Чем был хорош период Горбачева – Ельцина? Это было время открытой политики, тогда почти все решения публиковались, так что если вы берете газеты, телевидение, радио, они отражают то, что реально происходило, были опубликованы стенограммы Политбюро. Сейчас вы ничего подобного не найдете, кроме сочинений Колесникова и таких же приближенных. Всё делается втихомолку, по телефонам, по вертушке, нигде не фиксируется. Архивы закрыты – их когда-нибудь откроют, а сейчас даже сталинские то открывают, то закрывают. 

– С какими трудностями вы сталкивались в работе над своим «пятикнижием»?

– При работе никаких трудностей не встречалось. Хотя можно назвать трудностью то, что эта тема никого, вернее, мало кого интересует, и из-за этого книготорговля мои книжки не берет, потому публикуешься не в расчете на гонорары. Раньше при тиражах научно-художественной литературы в 100 тысяч на гонорар можно было купить машину (что я и делал), а сейчас ты должен машину продать и заплатить за выход книги (но я нахожу спонсоров). 

Продолжая разговор о трудностях. Вот за вами на полке стоит книга «Ельцин против Горбачева. Горбачев против Ельцина», тираж у нее 500 экземпляров, по-моему, штук пятьдесят еще осталось, даже за бесплатно распространять ее трудно. Публике подавай беллетризованную документалистику, а я занимаюсь «документальной документалистикой», «летописью». Возьмите Карамзина с его «Историей государства Российского». Это, на взгляд обывателя, скучнейший текст. Что, ее как горячие пирожки расхватывают? Один из сотни тысяч заинтересуется. А что действительно происходило в нашей Отчизне в то время? Возьмите роман Костомарова «Кудеяр». Там, например, описываются пытки, творимые Иваном Грозным, а ведь автор не знает точно, как все было, он себе это вообразил. Но такую книгу прочитают, потому что это интересно, потому что это беллетристика, а у нее свои законы. Наша документалистика по большей части насквозь пронизана беллетристикой: откуда ты знаешь, что в это время думал персонаж? «Документальная документалистика», на мой взгляд, достаточно интересна. Я стараюсь писать облегченно – этот то-то сказал, тот это, всё беру из документов. Разбиваю текст на короткие главки. Но ощущаю – не интересно публике.

– Как вы для себя объясняете, почему публике не интересно? Ведь описываемые вами события происходили относительно недавно – пятнадцать-двадцать лет назад.

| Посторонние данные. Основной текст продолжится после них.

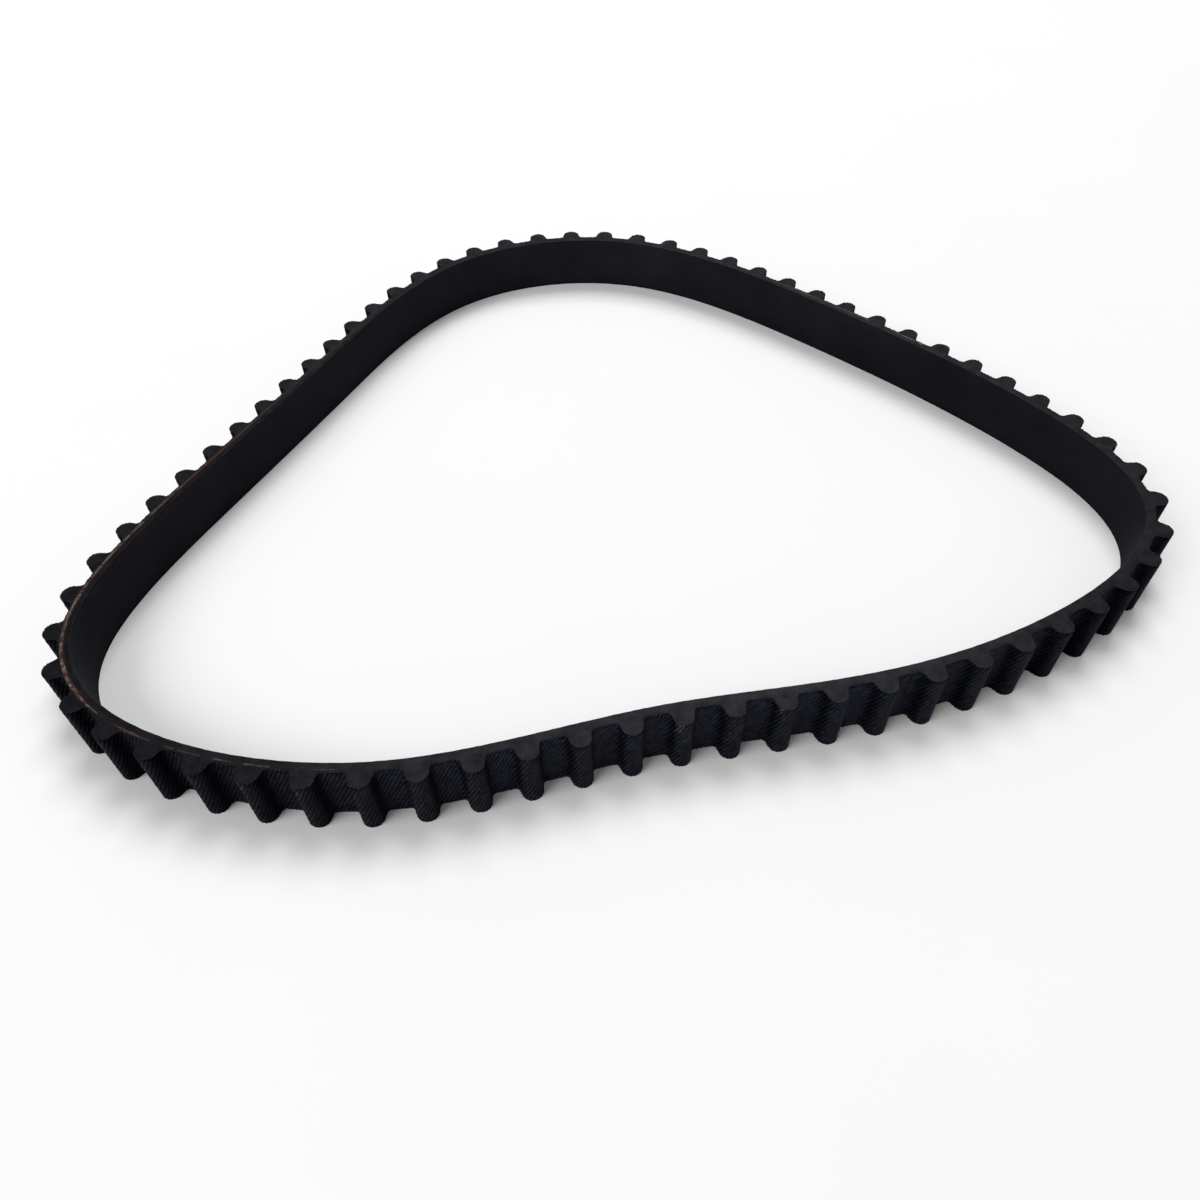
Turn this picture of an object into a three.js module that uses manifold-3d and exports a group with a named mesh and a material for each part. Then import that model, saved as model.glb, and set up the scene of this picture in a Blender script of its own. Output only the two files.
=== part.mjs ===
// An endless rubber timing belt, turned inside out so that its teeth face outwards, standing on one cut
// edge in a loose rounded triangle. Millimetres, +Z up, origin under the middle of the loop at the floor.
// From the inside of the loop outwards the belt is built of a smooth rubber backing, two tension cords
// wound side by side as long helices, the tooth rubber, and the nylon fabric that faces the teeth.
import * as THREE from "three";
import { mergeVertices } from "three/addons/utils/BufferGeometryUtils.js";
import Module from "manifold-3d";

const wasm = await Module();
wasm.setup();

// Driving sizes of the belt
const TOOTH_PITCH = 9.525;
const TOOTH_COUNT = 66;
const BELT_WIDTH = 13;
const PITCH_LENGTH = TOOTH_PITCH * TOOTH_COUNT;

// Heights in the belt's section, measured outwards from the pitch line, which runs through the cords
const BACK_HEIGHT = -1.28;
const LAND_HEIGHT = 0.77;
const TOOTH_HEIGHT = 3.4;
const LAYER_GAP = 0.04;

// Tooth form: a round crest, straight tapering flanks and a fillet at each root
const CREST_RADIUS = 2.1;
const ROOT_RADIUS = 0.8;
const FLANK_ANGLE = THREE.MathUtils.degToRad(12);
const CREST_STEPS = 6;
const ROOT_STEPS = 3;

// Fabric facing and tension cords
const FABRIC_THICKNESS = 0.2;
const CORD_DIAMETER = 0.8;
const CORD_SIDES = 4;
const CORD_LEAD = 2.6;
const FIRST_CORD_EXIT_TOOTH = 41;

// Along tight bends the smooth faces and the cords take two steps for each tooth instead of one
const TIGHT_BEND = THREE.MathUtils.degToRad(7);

// Control points of the loop's plan, a closed uniform cubic B-spline run counter-clockwise
const LOOP_CONTROL_POINTS = [
  [123.5, -37.5], [99, 10], [55, 55], [6.5, 98.5], [-51, 87], [-74, 35.5],
  [-96, -10], [-119, -58], [-95, -86.5], [-44, -96.5], [3.5, -78], [56.5, -76.5],
].map(([x, y]) => new THREE.Vector2(x, y));

// The pitch line in plan. Tooth 0 is at its start, at the right-hand corner.
class PitchLine extends THREE.Curve {
  constructor(points) {
    super();
    this.points = points;
    this.arcLengthDivisions = 3000;
    this.size = 1;
    this.size = PITCH_LENGTH / this.getLength();
    this.updateArcLengths();
  }

  getPoint(t, target = new THREE.Vector3()) {
    const count = this.points.length;
    const place = t * count;
    const first = Math.floor(place);
    const u = place - first;
    const weights = [
      (1 - u) ** 3,
      3 * u ** 3 - 6 * u ** 2 + 4,
      -3 * u ** 3 + 3 * u ** 2 + 3 * u + 1,
      u ** 3,
    ];
    target.set(0, 0, 0);
    weights.forEach((weight, i) => {
      const point = this.points[(first + i - 1 + count) % count];
      target.x += (point.x * weight * this.size) / 6;
      target.y += (point.y * weight * this.size) / 6;
    });
    return target;
  }
}

const pitchLine = new PitchLine(LOOP_CONTROL_POINTS);

const share = (along) => THREE.MathUtils.euclideanModulo(along / PITCH_LENGTH, 1);

// The point of the belt's plan that is some way along the pitch line and some height outwards from it
function planPoint(along, height) {
  const point = pitchLine.getPointAt(share(along));
  const tangent = pitchLine.getTangentAt(share(along));
  return new THREE.Vector2(point.x + tangent.y * height, point.y - tangent.x * height);
}

// The places along the loop where the smooth faces and the cords have their corners: the middle of each
// land, and in tight bends the middle of each tooth as well
function layerStations() {
  const stations = [];
  for (let tooth = 0; tooth < TOOTH_COUNT; tooth += 1) {
    const start = (tooth - 0.5) * TOOTH_PITCH;
    const before = pitchLine.getTangentAt(share(start));
    const after = pitchLine.getTangentAt(share(start + TOOTH_PITCH));
    stations.push(start);
    if (before.angleTo(after) > TIGHT_BEND) stations.push(start + TOOTH_PITCH / 2);
  }
  return stations;
}

const stations = layerStations();

const smoothOutline = (height) => stations.map((along) => planPoint(along, height));

// One tooth from root to root as pairs of place along and height, inset from the belt's outer face
function toothProfile(inset) {
  const crestHeight = LAND_HEIGHT + TOOTH_HEIGHT - CREST_RADIUS;
  const rootHeight = LAND_HEIGHT + ROOT_RADIUS;
  const rise = (rootHeight - crestHeight) * Math.sin(FLANK_ANGLE);
  const rootAlong = (CREST_RADIUS + ROOT_RADIUS - rise) / Math.cos(FLANK_ANGLE);
  const profile = [];
  const addArc = (along, height, radius, from, to, steps) => {
    for (let step = 0; step <= steps; step += 1) {
      const angle = THREE.MathUtils.lerp(from, to, step / steps);
      profile.push([along + radius * Math.cos(angle), height + radius * Math.sin(angle)]);
    }
  };
  const down = Math.PI / 2;
  addArc(-rootAlong, rootHeight, ROOT_RADIUS + inset, -down, -FLANK_ANGLE, ROOT_STEPS);
  addArc(0, crestHeight, CREST_RADIUS - inset, Math.PI - FLANK_ANGLE, FLANK_ANGLE, CREST_STEPS);
  addArc(rootAlong, rootHeight, ROOT_RADIUS + inset, Math.PI + FLANK_ANGLE, Math.PI + down, ROOT_STEPS);
  return profile;
}

function toothedOutline(inset) {
  const profile = toothProfile(inset);
  const outline = [];
  for (let tooth = 0; tooth < TOOTH_COUNT; tooth += 1) {
    profile.forEach(([along, height]) => outline.push(planPoint(tooth * TOOTH_PITCH + along, height)));
  }
  return outline;
}

// A layer of the belt: the space between an outer and an inner outline, as wide as the belt
function layerGeometry(outer, inner) {
  const shape = new THREE.Shape(outer);
  shape.holes.push(new THREE.Path(inner));
  return new THREE.ExtrudeGeometry(shape, { depth: BELT_WIDTH, bevelEnabled: false });
}

// A cord's centre line: it climbs by one lead for each turn round the loop and leaves the upper edge
// at the tooth given. It runs past both edges, where the belt's width cuts it.
class CordPath extends THREE.Curve {
  constructor(exitTooth) {
    super();
    this.exit = exitTooth * TOOTH_PITCH;
    const turnsBelowExit = (BELT_WIDTH + CORD_DIAMETER) / CORD_LEAD;
    const turnsAboveExit = CORD_DIAMETER / CORD_LEAD;
    const exitStep = (this.exit / PITCH_LENGTH) * stations.length;
    this.firstStep = Math.floor(exitStep - turnsBelowExit * stations.length);
    this.lastStep = Math.ceil(exitStep + turnsAboveExit * stations.length);
    this.steps = this.lastStep - this.firstStep;
  }

  stationAlong(step) {
    const turn = Math.floor(step / stations.length);
    return turn * PITCH_LENGTH + stations[step - turn * stations.length];
  }

  // Equal steps of the path fall on the stations, so its corners line up with the layers' corners
  getUtoTmapping(u) {
    return u;
  }

  getPoint(t, target = new THREE.Vector3()) {
    const place = THREE.MathUtils.lerp(this.firstStep, this.lastStep, t);
    const step = Math.floor(place);
    const along = THREE.MathUtils.lerp(this.stationAlong(step), this.stationAlong(step + 1), place - step);
    const plan = planPoint(along, 0);
    return target.set(plan.x, plan.y, BELT_WIDTH + (CORD_LEAD * (along - this.exit)) / PITCH_LENGTH);
  }
}

function toSolid(geometry) {
  const bare = geometry.clone();
  bare.deleteAttribute("normal");
  bare.deleteAttribute("uv");
  const merged = mergeVertices(bare, 1e-4);
  return new wasm.Manifold(new wasm.Mesh({
    numProp: 3,
    vertProperties: new Float32Array(merged.attributes.position.array),
    triVerts: new Uint32Array(merged.index.array),
  }));
}

function toGeometry(solid) {
  const { vertProperties, triVerts } = solid.getMesh();
  const geometry = new THREE.BufferGeometry();
  geometry.setAttribute("position", new THREE.BufferAttribute(vertProperties, 3));
  geometry.setIndex(new THREE.BufferAttribute(triVerts, 1));
  return geometry;
}

function cordGeometry(exitTooth) {
  const corners = [];
  for (let side = 0; side < CORD_SIDES; side += 1) {
    const angle = (side / CORD_SIDES) * 2 * Math.PI;
    corners.push(new THREE.Vector2(Math.cos(angle), Math.sin(angle)).multiplyScalar(CORD_DIAMETER / 2));
  }
  const path = new CordPath(exitTooth);
  const tube = new THREE.ExtrudeGeometry(new THREE.Shape(corners), { steps: path.steps, extrudePath: path });
  const slab = new THREE.BoxGeometry(PITCH_LENGTH, PITCH_LENGTH, BELT_WIDTH);
  slab.translate(0, 0, BELT_WIDTH / 2);
  return toGeometry(toSolid(tube).intersect(toSolid(slab)));
}

const materials = {
  backRubber: new THREE.MeshStandardMaterial({ color: "#19191c", roughness: 0.78, metalness: 0 }),
  toothRubber: new THREE.MeshStandardMaterial({ color: "#2b2b30", roughness: 0.7, metalness: 0 }),
  nylonTwill: new THREE.MeshStandardMaterial({ color: "#1b1b20", roughness: 0.85, metalness: 0 }),
  coatedGlass: new THREE.MeshStandardMaterial({ color: "#8c5540", roughness: 0.6, metalness: 0 }),
};

const belt = new THREE.Group();

function addPiece(name, geometry, material) {
  const piece = new THREE.Mesh(geometry, material);
  piece.name = name;
  belt.add(piece);
}

// The rubber on both sides of the cords stays a gap clear of them, and the tooth rubber of the fabric
const cordWall = CORD_DIAMETER / 2 + LAYER_GAP;
const toothInset = FABRIC_THICKNESS + LAYER_GAP;
const secondCordExitTooth = FIRST_CORD_EXIT_TOOTH - TOOTH_COUNT / 2;

const backing = layerGeometry(smoothOutline(-cordWall), smoothOutline(BACK_HEIGHT));
const toothRubber = layerGeometry(toothedOutline(toothInset), smoothOutline(cordWall));
const facing = layerGeometry(toothedOutline(0), toothedOutline(FABRIC_THICKNESS));

addPiece("backing", backing, materials.backRubber);
addPiece("tension_cord_s", cordGeometry(FIRST_CORD_EXIT_TOOTH), materials.coatedGlass);
addPiece("tension_cord_z", cordGeometry(secondCordExitTooth), materials.coatedGlass);
addPiece("tooth_rubber", toothRubber, materials.toothRubber);
addPiece("facing_fabric", facing, materials.nylonTwill);

// The origin is under the middle of the loop's outer size
const size = new THREE.Box3().setFromObject(belt);
const middle = size.getCenter(new THREE.Vector3());
belt.position.set(-middle.x, -middle.y, 0);

export default belt;
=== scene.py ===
"""Looks of an endless rubber timing belt that stands on one cut edge, turned inside out.

Lengths are in millimetres while shapes are worked out, and each mesh is written in metres. A
place on the belt is given by its way along the pitch line, counter-clockwise from above, its
height outwards from the pitch line, and z.
"""
import math

import bpy
import numpy as np
from mathutils import Matrix, Vector


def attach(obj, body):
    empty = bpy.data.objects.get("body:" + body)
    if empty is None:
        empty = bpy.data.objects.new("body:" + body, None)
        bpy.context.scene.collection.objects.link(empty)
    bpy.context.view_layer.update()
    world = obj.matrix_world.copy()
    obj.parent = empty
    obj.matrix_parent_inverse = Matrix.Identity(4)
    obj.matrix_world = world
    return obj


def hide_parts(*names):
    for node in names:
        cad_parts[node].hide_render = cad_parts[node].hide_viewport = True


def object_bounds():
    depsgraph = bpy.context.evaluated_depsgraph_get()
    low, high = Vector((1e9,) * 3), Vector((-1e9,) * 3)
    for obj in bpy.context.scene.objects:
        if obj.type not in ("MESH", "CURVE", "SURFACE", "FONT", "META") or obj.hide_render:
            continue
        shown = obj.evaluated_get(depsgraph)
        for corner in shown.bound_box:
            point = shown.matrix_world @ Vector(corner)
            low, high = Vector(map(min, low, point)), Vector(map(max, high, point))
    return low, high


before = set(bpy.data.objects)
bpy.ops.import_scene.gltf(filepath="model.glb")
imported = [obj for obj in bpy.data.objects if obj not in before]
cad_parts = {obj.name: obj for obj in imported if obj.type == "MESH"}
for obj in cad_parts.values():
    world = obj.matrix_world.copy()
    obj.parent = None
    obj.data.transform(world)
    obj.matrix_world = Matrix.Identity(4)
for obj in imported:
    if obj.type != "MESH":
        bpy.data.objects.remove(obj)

CAD_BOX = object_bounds()
MM = 0.001

# The belt's sizes, as in the CAD model
TOOTH_PITCH = 9.525
TOOTH_COUNT = 66
PITCH_LENGTH = TOOTH_PITCH * TOOTH_COUNT
BELT_WIDTH = 13.0
BACK_HEIGHT = -1.28
LAND_HEIGHT = 0.77
TOOTH_HEIGHT = 3.4
CREST_RADIUS = 2.1
ROOT_RADIUS = 0.8
FLANK_ANGLE = math.radians(12)
FABRIC_THICKNESS = 0.2
SEAM_HEIGHT = 0.0
CORD_RADIUS = 0.4
CORD_HEIGHT = 0.12
CORD_LEAD = 2.6
FIRST_CORD_EXIT_TOOTH = 41
SECOND_CORD_EXIT_TOOTH = 8
LOOP_CONTROL_POINTS = np.array([
    [123.5, -37.5], [99, 10], [55, 55], [6.5, 98.5], [-51, 87], [-74, 35.5],
    [-96, -10], [-119, -58], [-95, -86.5], [-44, -96.5], [3.5, -78], [56.5, -76.5],
])

# The twill of the facing: ribs that lean to the right as seen from outside, and the floats in them
RIB_COUNT = 1117
COLUMNS_PER_RIB = 5
RIB_LEAN_COLUMNS = 43
RIB_RELIEF = 0.07
FLOAT_SPACING = 0.37
FLOAT_STAGGER = 0.37
FABRIC_ROWS = 14

# Painted light and shade on the twill's outer face along the belt, darker or paler as the light
# falls there, as places in teeth and shares
SHADING_TEETH = (0, 4, 20, 40, 43, 46.5, 50, 57, 61, 62.5, 66)
SHADING_SHARES = (0.75, 1.0, 1.0, 0.7, 0.65, 0.85, 1.3, 1.35, 1.25, 0.75, 0.75)

# Painted light and shade on the rubber along the belt, brighter or darker as the light falls there:
# the place in teeth, and the shares of the tooth rubber's cut face, of the back's cut face and of
# the back itself
PAINTED_LIGHT_TABLE = np.array([
    (0, 0.84, 0.84, 0.96), (3, 0.84, 0.84, 0.95), (8, 0.82, 0.82, 0.96), (15, 0.85, 0.82, 1.0),
    (18, 0.87, 0.8, 1.25), (25, 0.88, 0.75, 1.25), (28, 0.88, 0.65, 1.05), (34, 0.8, 0.5, 1.0),
    (41, 0.66, 0.5, 1.0), (45.5, 0.74, 0.72, 1.0), (48, 0.98, 0.98, 1.0), (58, 1.02, 1.08, 1.0),
    (61, 0.97, 1.02, 1.0), (63, 0.84, 0.88, 0.98), (66, 0.84, 0.84, 0.96),
])
PAINTED_LIGHT_TEETH, TOOTH_CUT_SHARES, BACK_CUT_SHARES, BACK_FACE_SHARES = PAINTED_LIGHT_TABLE.T

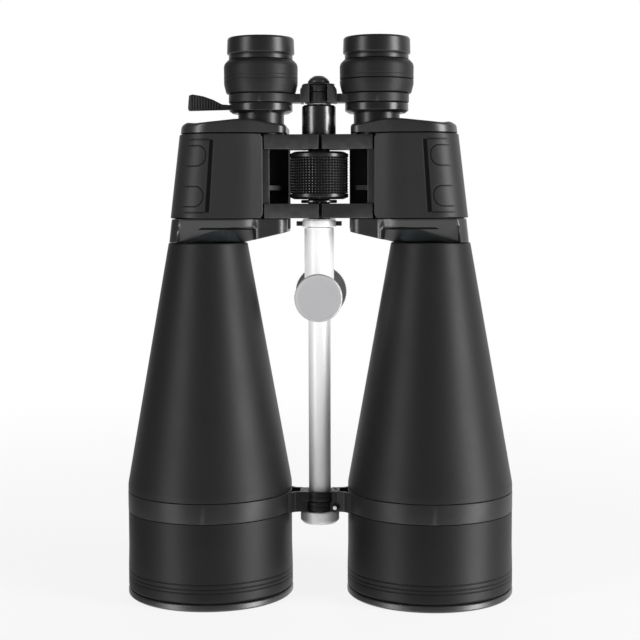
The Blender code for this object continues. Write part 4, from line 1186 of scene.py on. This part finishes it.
    def make_armour(self, bench: Bench) -> None:
        """The rubber skin, with the grip panel and its two finger tabs pressed into it.

        The skin is a grid: distance along the plan's outline by height. Its depth under the outline is a sum
        of rounded rims, a panel groove and the tabs' outlines, each a smooth function of the distance to the
        feature's own edge. The back wall is the outline moved in by the armour's thickness.
        """
        outline = rounded(self.armour_corners(), 0, 64, closed=True)
        outline = outline[65 // 2 : -65 // 2 + 1]
        step = np.linalg.norm(np.diff(outline, axis=0), axis=1)
        outline = outline[np.concatenate([[True], step > 1e-6])]
        travel = np.concatenate([[0], np.cumsum(np.linalg.norm(np.diff(outline, axis=0), axis=1))])
        far = int(np.argmax(outline[:, 0]))
        groove_in = float(np.interp(self.axis_x, outline[:far, 0], travel[:far]))
        tab_in = float(np.interp(self.axis_x + 1.4, outline[:far, 0], travel[:far]))
        total = float(travel[-1])
        fine = np.arange(groove_in - 4, travel[far] + 4, 0.30)
        coarse = np.concatenate([np.arange(0, 5, 0.3), np.arange(5, groove_in - 4, 0.8)])
        far_end = np.linspace(total - 4.6, total, 16)
        behind = np.concatenate([np.arange(fine[-1] + 0.8, total - 5, 0.8), far_end])
        s = np.concatenate([coarse, fine, behind])
        x, y = np.interp(s, travel, outline[:, 0]), np.interp(s, travel, outline[:, 1])
        tangent = np.stack([np.gradient(x, s), np.gradient(y, s)], axis=1)
        tangent /= np.linalg.norm(tangent, axis=1)[:, None]
        normal = np.stack([tangent[:, 1], -tangent[:, 0]], axis=1)
        z = np.linspace(self.low, self.high, 156)
        along, height = np.meshgrid(s, z, indexing="ij")
        depth, crease = self.armour_relief(along, height, groove_in, tab_in, total)
        front = np.stack(
            [x[:, None] - normal[:, :1] * depth, y[:, None] - normal[:, 1:] * depth, height], axis=2
        )
        wall = self.armour_wall
        rear = np.stack([x - normal[:, 0] * wall, y - normal[:, 1] * wall], axis=1)[:, None]
        rear = np.broadcast_to(rear, (len(s), 2, 2))
        ends = np.tile([[[self.high], [self.low]]], (len(s), 1, 1))
        rear = np.concatenate([rear, ends], axis=2)
        # The back wall carries no painted groove shade.
        crease = np.concatenate([crease, np.zeros((len(s), 2))], axis=1).ravel()
        skin = stacked(np.concatenate([front, rear], axis=1), self.leaning, crease)
        bench.add(self.side.node("armour"), [skin.on(self.side)], "armour")

    def armour_relief(
        self, along: Array, height: Array, groove_in: float, tab_in: float, total: float
    ) -> tuple[Array, Array]:
        """How deep the armour's face lies under its plain outline, and the painted shade in its grooves.

        Args:
            along: Distance along the outline at each grid point.
            height: Height of each grid point.
            groove_in: Where the upright groove runs.
            tab_in: Where the finger tabs begin.
            total: Length of the outline.

        Returns:
            The depth and the painted groove shade at each grid point.
        """
        corner, rim = 3.2, 0.6
        middle = (self.low + self.high) / 2
        half = (self.high - self.low) / 2
        beyond_s = np.abs(along - total / 2) - (total / 2 - corner)
        beyond_z = np.abs(height - middle) - (half - corner)
        outside = np.hypot(np.maximum(beyond_s, 0), np.maximum(beyond_z, 0))
        edge = corner - outside - np.minimum(np.maximum(beyond_s, beyond_z), 0)
        within = np.clip(edge / rim, 0, 1)
        depth = (rim + 0.1) * (1 - np.sqrt(1 - (1 - within) ** 2))
        depth = np.where(edge < 0, self.armour_wall - 0.15, depth)
        from_end = total / 2 - np.abs(along - total / 2)
        shown = 1 - smooth_step(tab_in + 9.0, tab_in + 15.0, from_end)
        half_panel = half - self.panel_margin
        up = half_panel - np.abs(height - middle)
        inside_z = smooth_step(-0.4, 0.4, up)
        beyond = from_end - groove_in
        upright = smooth_step(-3.1, -2.3, beyond) * (1 - smooth_step(-0.3, 0.2, beyond))
        level = np.exp(-((up / 0.5) ** 2)) * smooth_step(-0.6, 0.4, beyond)
        groove = np.maximum(upright * inside_z, 0.8 * level * shown)
        depth += self.groove_depth * groove
        # Painted shade: the groove is darkened, standing for the shade that falls in it.
        crease = 0.85 * groove
        radius = self.tab_height * 0.46
        for number in range(2):
            tab_middle = self.low + self.tab_offset + self.tab_height / 2 + number * self.tab_spacing
            run = tab_in + radius - from_end
            rise = np.abs(height - tab_middle) - (self.tab_height / 2 - radius)
            reach = np.hypot(np.maximum(run, 0), np.maximum(rise, 0)) + np.minimum(np.maximum(run, rise), 0)
            line = np.exp(-(((reach - radius) / 0.34) ** 2)) * shown
            depth += 0.15 * line
            # The tab outlines are darkened by painted shade as well.
            crease = np.maximum(crease, line)
        return depth, crease

    def make_cover(self, bench: Bench) -> None:
        """The cover plate: an upright face whose top climbs towards the eyepiece, then a low dome.

        The face falls away from the full height by two smooth steps, one outwards and one inwards. Above a
        fillet the outline shrinks towards the eyepiece's axis by a share k, while the height runs to the
        dome's top. A small bump stands on the outer corner.
        """
        node = self.side.node("cover_plate")
        box = Box.of(node)
        low, high = box.bottom, box.top
        rim, fillet = low + 4.7, 1.8
        centre = np.array([abs(float(Box.of(self.side.node("eyepiece_tube")).middle[0])), 0.0])
        section = [(0.9, 0.0), (0.65, 0.1), (0.6, 0.4), (0.6, 1.5), (0.6, 2.8)]
        plans = [(rounded(inset(self.plan_corners(), inset_by), 0, 24), rise) for inset_by, rise in section]
        outline = plans[0][0]
        top = high - 2.6 * smooth_step(42.0, 80.0, outline[:, 0])
        top = top - 2.6 * (1 - smooth_step(26.0, 29.5, outline[:, 0]))
        rings = [np.column_stack([plan, np.full(len(plan), low + rise)]) for plan, rise in plans]
        for angle in np.linspace(0, math.pi / 2, 7):
            plan = rounded(inset(self.plan_corners(), 0.6 + fillet * (1 - math.cos(angle))), 0, 24)
            rings.append(np.column_stack([plan, top - fillet + fillet * math.sin(angle)]))
        edge = rings[-1]
        for keep in (0.97, 0.93, 0.88, 0.82, 0.75, 0.66, 0.56, 0.47):
            plan = centre + (edge[:, :2] - centre) * keep
            share = (1 - keep**2.2) / (1 - 0.47**2.2)
            inward = smooth_step(26.0, 30.0, plan[:, 0])
            rings.append(np.column_stack([plan, top + (high - top) * share * inward]))
        points = np.array(rings)
        across = (points[..., 0] - (self.outer_x - 5.5)) / 3.0
        bump = np.exp(-(across**2) - ((points[..., 1] + 10) / 9) ** 2)
        points[..., 2] += 0.9 * bump * smooth_step(rim - 2.0, rim - 1.0, points[..., 2])
        points[..., 2] = np.minimum(points[..., 2], high)
        bench.add(node, [stacked(points, self.leaning).on(self.side)], "lacquer")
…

– Это особенность читателя, он привык, чтобы ему всё давалось в интересном виде. «Мы ленивы и нелюбопытны», – сказал Александр Сергеевич Пушкин. А про что он сказал? Про то, что нас не интересует наше прошлое. Некрасов, работая над продолжением «Кому на Руси жить хорошо», ощутил, что никому не интересна крепостная пора, никто ничего не помнит. Особенность нашего общества – короткая память, отсутствие интереса к своему прошлому. Про Сталина еще могут поговорить: одни считают его людоедом (что правильно), другие – великим модернизатором, «эффективным менеджером». И, поскольку идет мордобой, политическая битва, то это интересно. А что такого сделали реформаторы? Да они сделали революцию, превратили социализм в капитализм. Это азбука политологии – если меняется общественный строй, то это революция. А где вы встретите определение, что это была революция? «Меченый» (так в народе говорят про Горбачева) что-то болтал, из этого ничего не вышло, развалил Советский Союз. Ельцин – вообще пьяница. А Беловежское соглашение – три пьяных мужика. Расстрел парламента – какая демократия?.. Демократия умерла, посреди города расстрелян парламент. Никто не понимает, что парламент был почти чисто коммунистическим, что там номенклатура заседала, что они спровоцировали вооруженное столкновение, загнали Ельцина в тупик, и у него не было другого выхода – указы его не выполнялись, все предлагаемые им законопроекты проваливались. У него была альтернатива – либо разогнать эту шайку, либо отказаться от реформ. Но отказаться от реформ, значит, обречь страну на возврат к 1991 году, когда надвигался голод, холод, гражданская война. То есть альтернативы не было. В истории много случаев отказа от конституции. Де Голль много раз отказывался от нее, говоря, что не надо ее фетишизировать. Природа вещей оказалась сильнее конституции. Мы часто слышим «конституционный тупик», «конституционная ловушка»… Конституция не может охватывать сто процентов возникающих ситуаций.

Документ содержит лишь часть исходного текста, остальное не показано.